Let's switch the field of vision to portrait photography.
It has been clear, at least since an Appellate Tax Board case in 1992, that a portrait photographer's separately stated charges for "sitting fees" constitute a distinct service transaction, and, as such, are not subject to sales tax even in a case where a tangible product such as a DVD is created.If not separately stated, however, the sitting fee and tangible photographic product such as a DVD are both subject to tax.
Let's say the photographer charges $200 for a sitting fee and $300 for a DVD of photos taken. The invoice to the customer separately states the two charges. Sales tax is due only on the photos.
(Recall that the 1992 ATB decision addressed only portrait studio sitting fees, leaving aside other separately stated charges of photographers hired for an event such as a wedding. The ATB determined that for purposes of calculating sales tax a sitting fee in a portrait studio may be tax exempt, but the decision did not extend the notion of a sitting fee to apply to a photographer's out-of-studio work in shooting a wedding album.)
How about a portrait photographer whose $500 fee includes a sitting fee for up to an hour as well as the transfer of 40 digital images provided to the client via download from the photographer's FTP site? Since no tangible personal property has been created, there is no sales tax.
The same principle of tangible vs. intangible extends to other types of digital downloads including music and books. Buy a CD or a book and sales tax is charged; buy a music download or a book on Nook or Kindle and no sales tax is charged.
But a purchase of software downloaded electronically is specifically mentioned in 64H Section 1 and thus is taxable. The law reads that "A transfer of standardized computer software, including but not limited to electronic, telephonic, or similar transfer, shall also be considered a transfer of tangible personal property."



Vanity,
As we have previously pointed out in the series of postings on this subject, the sitting fee for a portrait rule comes directly from an ATB decision on those limited facts. The other rules in the Directive are based on the general sales tax statutory rule that services used to make a product are included in the sales price. So, for example, you couldn't sell a table for $500 and separately state the labor to make the table at $400 and materials at $100 and just collect tax on $100. In the case where the photographer's contract with the customer does not obligate the customer to purchase any tangible items, such as prints or a DVD, then the charges for the service alone are not taxable. If the customer is not required to purchase prints but may do so through an independent vendor, then that vendor's obligation to collect tax may depend on whether it has physical presence in Massachusetts. However, DOR has cautioned photographers that entering into such arrangements with non-nexus out-of-state vendors may subject the photographer to an assessment under the sham transaction/tax avoidance rule in General Laws Chapter 62C, section 3A.

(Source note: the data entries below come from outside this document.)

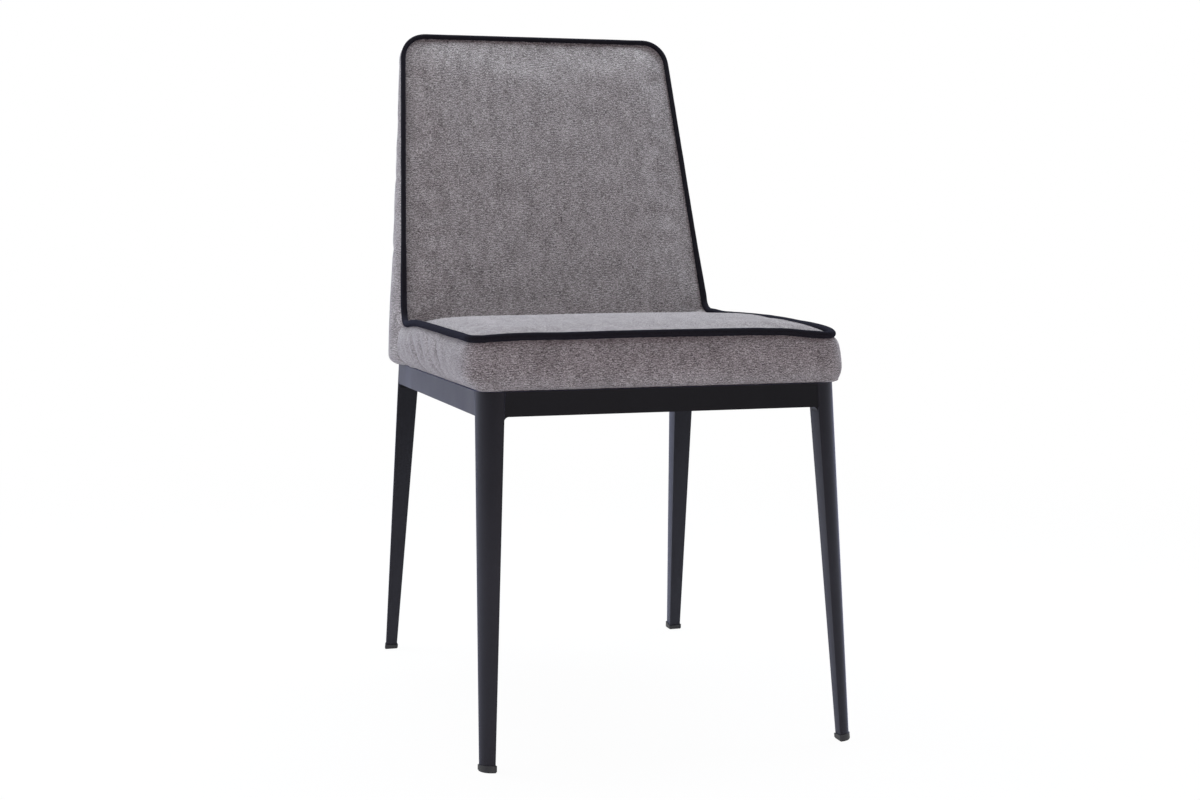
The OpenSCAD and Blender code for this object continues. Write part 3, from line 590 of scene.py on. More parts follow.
@dataclass(frozen=True)
class SpunbondFelt:
    """Polypropylene spunbond under the seat: thin, black and faintly shiny, with a pattern of
    small pressed points."""

    name: str = "spunbond_felt_black"
    dark: str = "#0b0b0c"
    light: str = "#242427"
    point_mm: float = 2.6               # points lie 1.3 mm apart; drawn coarser so they show
    fibre_mm: tuple[float, float, float] = (0.8, 5, 5)

    def build(self) -> bpy.types.Material:
        """Builds the material.

        Returns:
            The finished material.
        """
        surface = Surface(self.name)
        points = add_node(surface.material, "ShaderNodeTexVoronoi",
                          {"feature": "DISTANCE_TO_EDGE", "=Scale": 1.0, "=Randomness": 0.2},
                          {"Vector": surface.place(Space.OBJECT, (self.point_mm,) * 3)})
        fibres = surface.speckle(Space.OBJECT, self.fibre_mm, 4)
        tone = surface.blend([(points.outputs["Distance"], 0.8), (fibres, 0.5)])
        surface.paint(tone, [(0.1, self.dark), (0.9, self.light)], tone, 0.3, 0.8)
        surface.fix({"Roughness": 0.7})
        return surface.material


@dataclass(frozen=True)
class WovenWebbing:
    """Elastic webbing inside the back: black, with a coarse rib across each strap."""

    name: str = "woven_webbing_black"
    dark: str = "#0d0d0e"
    light: str = "#2e2e31"
    rib_mm: tuple[float, float, float] = (1.4, 14, 14)

    def build(self) -> bpy.types.Material:
        """Builds the material.

        Returns:
            The finished material.
        """
        surface = Surface(self.name)
        ribs = surface.speckle(Space.OBJECT, self.rib_mm, 2)
        surface.paint(ribs, [(0.1, self.dark), (0.9, self.light)], ribs, 0.4, 0.9)
        surface.fix({"Roughness": 0.8})
        return surface.material


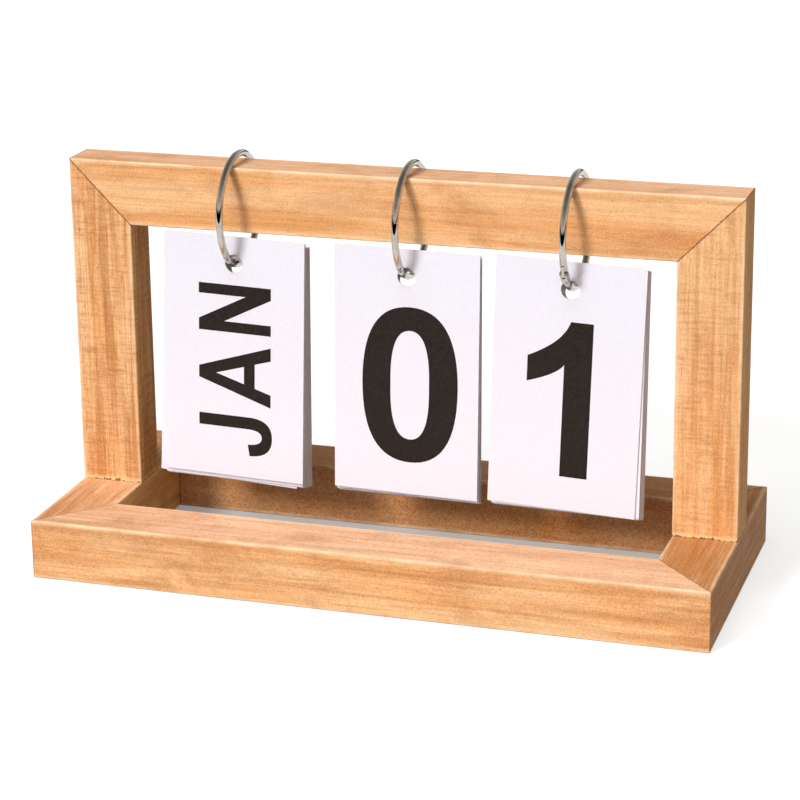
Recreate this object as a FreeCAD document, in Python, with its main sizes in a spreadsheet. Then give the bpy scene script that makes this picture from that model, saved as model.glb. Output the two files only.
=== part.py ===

Posted by: Robert Bliss | April 20, 2012 at 10:33 AM
I have another question. I know this article is a few months old but I'll be trying anyway:
What is the difference between the "sitting fee" for portraits and the wedding session plus DVD? Why would you be able to separate things out for the portrait session (untaxed sitting fee + taxed DVD) but not in the wedding example (service + DVD fully taxable)? If I shoot an event and charge for the service and any prints separately would the MA sales tax only apply to the prints or to the whole business transaction?
And what happens if the prints come directly from a third party vendor in a different state (marketed through zenfolio-type model for example)?
Posted by: Vanity business in transition | April 10, 2012 at 12:13 PM
Ryan, sharp question and you may like the answer. Since Doris and Dean were not contractually obligated to purchase an album at the time they paid $1,000 for photography services, they are now under no obligation to pay sales tax for the services retroactively, although they will be charged sales tax for the album.
Posted by: Robert Bliss | September 09, 2011 at 10:12 AM
Could I ask about a clarification?
John and Jane want photos of their wedding. They buy a package with coverage and an album worth, let's say, $2,500. Because it's all one sales transaction, the whole amount is subject to sales tax.
Doris and Dean want photos of their wedding. They purchase a package that only includes coverage for $1,000. Since no goods are delivered there is no sales tax. Later (after counting all the checks they got as gifts), they return and want to purchase an album for $1,500. Would the sales tax then only apply to the album, since it was not part of the original sales agreement?